Llegamos a pie y fuimos muchísimos. Costaba trabajo caminar ya desde la Alameda, y todas las calles que desembocan en el zócalo estaban pletóricas

 

Gabriela A. Couturier

Llegamos a pie y fuimos muchísimos. Costaba trabajo caminar ya desde la Alameda, y todas las calles que desembocan en el zócalo estaban pletóricas.

Los carteles, caseros, hechos a mano, pedían que el gobierno saque las manos de la elección, que se respete el voto, que la ley sea la ley.

Nos quitaron, otra vez, la bandera monumental del zócalo. Pero hubo miles de banderas, ondeadas con entusiasmo, con respeto, con compromiso. En silencio durante el discurso, con fervor durante el himno.

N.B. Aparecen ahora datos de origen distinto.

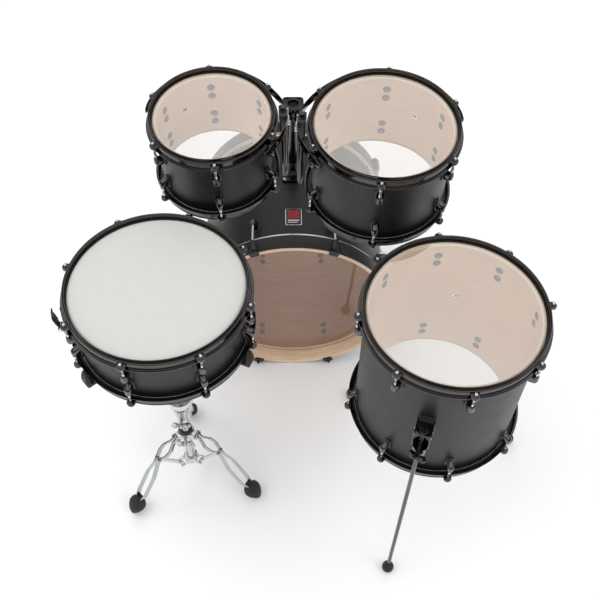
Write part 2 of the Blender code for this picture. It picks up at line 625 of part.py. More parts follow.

Las campanas de la Catedral tañeron dos veces, en momentos que no correspondían a la hora ni, claro, a llamados a misa porque la Catedral está cerrada: cuando Córdova estaba por empezar, y cuando le faltaban unos 10 minutos para terminar su discurso.

Tañían a todo volumen y con algo como desesperación, y no dejaron de tañer más que cuando cantamos el himno.

Sobrecogedor, conmovedor, el himno cantado así por los cientos de miles que fuimos a dejar registro de nuestro descontento, de nuestra esperanza, de nuestro amor por México.

Y nos fuimos, armados de paciencia porque todas las calles estaban a reventar. Dejamos atrás un zócalo perfectamente limpio, y un Palacio (que es nacional, de todos; pero que ahora se considera presidencial) perfectamente amurallado, cerrado, sordo, indiferente.

Queda ese gusto de saber el esfuerzo, el amor, el tiempo, compartidos para dejar registro de lo que no permitiremos y de que somos capaces de exigir algo mejor.